La Frontera (Spanish for "the border") is a municipality in the northwestern part of the island El Hierro, Santa Cruz de Tenerife, Canary Islands, Spain. In 2007, the southern part of the territory of La Frontera was split off to form the new municipality of El Pinar.
Sites of interest
Punta de la Orchilla – the lighthouse west of the municipality; after building taken to be the prime meridian, being the westernmost point of the known world – identified with the island at large by Ptolemy in the 2nd century AD. It was taken as one of two prime meridians by Richelieu and hence scientists and cartographers under Louis XIII of France in 1634. Many 16th and 17th century international maps noted a co- or nominal only prime meridian here, among other contenders such as Rome or Paris.
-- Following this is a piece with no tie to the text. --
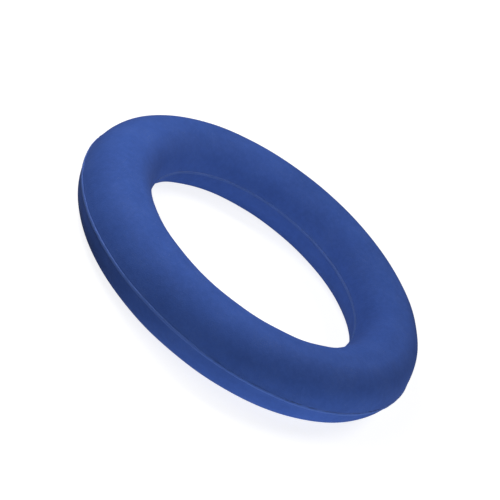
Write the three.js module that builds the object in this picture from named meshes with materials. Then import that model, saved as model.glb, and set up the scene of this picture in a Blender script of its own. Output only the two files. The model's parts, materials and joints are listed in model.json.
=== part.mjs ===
// Flying ring for lawn games: a hollow rubber ring, bonded from two moulded half shells.
// Millimetres. +Z runs along the ring's axis, and the origin is the ring's centre, on the
// parting plane between the two shells.
//
// Every piece is a lathed section. A section is drawn as (x, z) round the centre of the tube:
// x grows outwards from the tube's centre line, and z grows upwards from the parting plane.
import * as THREE from "three";

// Driving dimensions.
const OUTSIDE_DIAMETER = 177.8;
const HOLE_DIAMETER = 114.3;
const WALL_THICKNESS = 5;
const LAND_WIDTH = 6;
const RIM_DRAFT = THREE.MathUtils.degToRad(13);
const BOND_THICKNESS = 0.6;
const REBATE_DEPTH = 0.8;
const OUTER_BEAD = { width: 1.4, proud: 0.2 };
const INNER_BEAD = { width: 1.3, proud: 0.2 };

// How finely the round stretches are divided.
const TURN_STEPS = 64;
const FLANK_STEPS = 5;
const CAVITY_STEPS = 8;
const CROWN_STEPS = 4;

// Sizes that follow from the driving dimensions.
const CENTRE_LINE_RADIUS = (OUTSIDE_DIAMETER + HOLE_DIAMETER) / 4;
const TUBE_RADIUS = (OUTSIDE_DIAMETER - HOLE_DIAMETER) / 4;
const CAVITY_RADIUS = TUBE_RADIUS - WALL_THICKNESS;
const RIM_HEIGHT = BOND_THICKNESS / 2;
const RIDGE_X = TUBE_RADIUS / Math.cos(RIM_DRAFT);
const REBATE_X = RIDGE_X - REBATE_DEPTH;
const LAND_ANGLE = Math.acos(LAND_WIDTH / 2 / TUBE_RADIUS);
const CAVITY_ANGLE = Math.asin(RIM_HEIGHT / CAVITY_RADIUS);
const CAVITY_EDGE_X = CAVITY_RADIUS * Math.cos(CAVITY_ANGLE);

// The flank next to the parting plane is straight and tangent to the round tube, so the two
// shells meet in a low ridge.
function flankX(z) {
  return RIDGE_X - z * Math.tan(RIM_DRAFT);
}

function arc(radius, startAngle, endAngle, steps) {
  const points = [];
  for (let i = 0; i <= steps; i += 1) {
    const angle = THREE.MathUtils.lerp(startAngle, endAngle, i / steps);
    points.push([radius * Math.cos(angle), radius * Math.sin(angle)]);
  }
  return points;
}

// One side of a shell's section, from the cavity over the rim and the bead's rebate, up the
// flank and round to the edge of the flat land on top.
function shellSide(bead) {
  const beadTop = bead.width / 2;
  return [
    [CAVITY_EDGE_X, RIM_HEIGHT],
    [REBATE_X, RIM_HEIGHT],
    [REBATE_X, beadTop],
    [flankX(beadTop), beadTop],
    ...arc(TUBE_RADIUS, RIM_DRAFT, LAND_ANGLE, FLANK_STEPS),
  ];
}

function mirrored(side) {
  return side.map(([x, z]) => [-x, z]).reverse();
}

// The upper shell's whole section, anticlockwise: outer side, land, inner side, cavity.
function shellSection() {
  const cavity = arc(CAVITY_RADIUS, Math.PI - CAVITY_ANGLE, CAVITY_ANGLE, CAVITY_STEPS);
  return [...shellSide(OUTER_BEAD), ...mirrored(shellSide(INNER_BEAD)), ...cavity.slice(1, -1)];
}

// A seam bead's section, anticlockwise: the bond between the two rims, and the rounded head
// that fills the rebate and stands a little proud of the ridge.
function beadSection(bead) {
  const beadTop = bead.width / 2;
  const shoulder = flankX(beadTop);
  const rise = RIDGE_X + bead.proud - shoulder;
  const crown = arc(1, -Math.PI / 2, Math.PI / 2, CROWN_STEPS).slice(1, -1);
  return [
    [CAVITY_EDGE_X, -RIM_HEIGHT],
    [REBATE_X, -RIM_HEIGHT],
    [REBATE_X, -beadTop],
    [shoulder, -beadTop],
    ...crown.map(([across, along]) => [shoulder + rise * across, beadTop * along]),
    [shoulder, beadTop],
    [REBATE_X, beadTop],
    [REBATE_X, RIM_HEIGHT],
    [CAVITY_EDGE_X, RIM_HEIGHT],
  ];
}

function turned(name, section, material) {
  const profile = section.map(([x, z]) => new THREE.Vector2(CENTRE_LINE_RADIUS + x, z));
  profile.push(profile[0].clone());
  const mesh = new THREE.Mesh(new THREE.LatheGeometry(profile, TURN_STEPS), material);
  mesh.name = name;
  return mesh;
}

function upperShell() {
  const rubber = new THREE.MeshStandardMaterial({ color: 0x3f5ead, roughness: 0.75, metalness: 0 });
  return turned("upper_shell", shellSection(), rubber);
}

// The same moulding, turned over about the X axis.
function lowerShell() {
  const rubber = new THREE.MeshStandardMaterial({ color: 0x3f5ead, roughness: 0.75, metalness: 0 });
  const shell = turned("lower_shell", shellSection(), rubber);
  shell.rotation.x = Math.PI;
  return shell;
}

function outerSeamBead() {
  const cement = new THREE.MeshStandardMaterial({ color: 0x4f6bb8, roughness: 0.6, metalness: 0 });
  return turned("outer_seam_bead", beadSection(OUTER_BEAD), cement);
}

function innerSeamBead() {
  const cement = new THREE.MeshStandardMaterial({ color: 0x4f6bb8, roughness: 0.6, metalness: 0 });
  return turned("inner_seam_bead", mirrored(beadSection(INNER_BEAD)), cement);
}

// Lathes turn about their own Y axis, so one group tips them all on to +Z.
const lathed = new THREE.Group();
lathed.rotation.x = Math.PI / 2;
lathed.add(upperShell(), lowerShell(), outerSeamBead(), innerSeamBead());

const flyingRing = new THREE.Group();
flyingRing.add(lathed);

export default flyingRing;
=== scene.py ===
"""The looks of a moulded rubber flying ring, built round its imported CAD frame. Metres, +Z up.

Every CAD node is a plain faceted lathe, so each one gets a fine visual piece of the same shape:
the two moulded halves with their slight moulding waviness, and the two trimmed seam beads.
"""

import json
import math

import bpy
import numpy as np
from mathutils import Matrix, Vector


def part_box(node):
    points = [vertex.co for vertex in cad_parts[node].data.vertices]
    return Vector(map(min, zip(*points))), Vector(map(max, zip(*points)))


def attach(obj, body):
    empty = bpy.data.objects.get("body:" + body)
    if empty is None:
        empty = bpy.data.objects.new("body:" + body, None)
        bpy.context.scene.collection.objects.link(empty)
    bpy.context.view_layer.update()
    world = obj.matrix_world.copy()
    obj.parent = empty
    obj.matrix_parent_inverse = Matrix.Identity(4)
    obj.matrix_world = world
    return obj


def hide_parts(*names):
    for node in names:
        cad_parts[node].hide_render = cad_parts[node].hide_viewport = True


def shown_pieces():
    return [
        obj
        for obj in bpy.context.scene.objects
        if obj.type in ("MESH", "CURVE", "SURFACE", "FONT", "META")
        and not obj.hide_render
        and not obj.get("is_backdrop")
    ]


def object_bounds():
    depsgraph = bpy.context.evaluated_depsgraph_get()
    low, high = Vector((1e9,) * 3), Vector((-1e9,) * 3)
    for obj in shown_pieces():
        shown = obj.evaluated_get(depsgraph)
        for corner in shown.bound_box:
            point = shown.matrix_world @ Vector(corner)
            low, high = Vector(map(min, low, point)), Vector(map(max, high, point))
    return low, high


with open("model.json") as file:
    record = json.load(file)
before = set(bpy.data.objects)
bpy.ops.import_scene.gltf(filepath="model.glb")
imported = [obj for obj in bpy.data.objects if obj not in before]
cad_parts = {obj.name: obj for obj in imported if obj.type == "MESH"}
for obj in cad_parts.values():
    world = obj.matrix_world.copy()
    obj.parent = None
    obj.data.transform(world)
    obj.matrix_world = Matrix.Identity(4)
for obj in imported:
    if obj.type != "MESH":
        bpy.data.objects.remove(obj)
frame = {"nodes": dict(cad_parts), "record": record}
cad_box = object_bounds()

MM = 0.001

# The section. The draft is the slope of the flanks next to the parting plane. A lip is a half's
# edge beside the bead, and the bevel is how far its fillet cuts back at its middle point.
DRAFT = math.radians(13)
WALL = 5 * MM
REBATE_DEPTH = 0.8 * MM
LIP_FILLET = 0.07 * MM
LIP_BEVEL = LIP_FILLET * 0.3
LAND_ROUNDING = 0.24 * MM

# How finely the pieces are divided round the ring and along their sections, and the angle from
# which an edge is shaded sharp.
SHELL_TURN_STEPS = 720
BEAD_TURN_STEPS = 1440
FLANK_STEPS = 6
ARC_STEPS = 26
CAVITY_STEPS = 28
CROWN_STEPS = 12
SHARP_ANGLE = math.radians(38)

# Moulded rubber is never quite true. The waviness is a sum of seeded waves, each with a whole
# number of turns round the ring. It fades out towards the lands.
WAVE_SIZES = (0.4, 1)
SKIN_SEED = 7
SKIN_WAVE_COUNT = 28
SKIN_WAVE_TURNS = (2, 22)
SKIN_WAVES_ACROSS = 3
SKIN_WAVE_HEIGHT = 0.07 * MM
LAND_FADE = 2.4 * MM

# The beads are trimmed by hand, so their height, width and place vary, and they have nicks.
# A nick's length is an angle round the ring, and its depth a share of the bead's height. The
# bead's crown is a cosine to the power of its fullness, and under 1 is fuller than a plain one.
OUTER_TRIM_SEED = 21
INNER_TRIM_SEED = 31
TRIM_WAVE_COUNT = 40
TRIM_HEIGHT_TURNS = (3, 90)
TRIM_HEIGHT_SHARE = 0.10
TRIM_WIDTH_TURNS = (2, 40)
TRIM_WIDTH_SHARE = 0.05
TRIM_DRIFT_TURNS = (1, 12)
TRIM_DRIFT = 0.05 * MM
CROWN_FULLNESS = 0.8
NICK_COUNT = 46
NICK_LENGTHS = (0.004, 0.022)
NICK_DEPTHS = (0.15, 0.5)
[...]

In 1884 the International Meridian Conference agreed to use the meridian of the Greenwich Royal Observatory as the standard prime meridian, which institution had carried out major work on the studies of longitude. Between these years the island bore an alternate name equally used, Isla del Meridiano (Meridian Island).
La Dehesa - the hermitage of the Virgen de los Reyes, patron saint of the island whose feast day is 24 September, the statue of which is celebrated in a procession across every settlement of the island every four years on the first Saturday of July, examples being 2001, 2021 etc.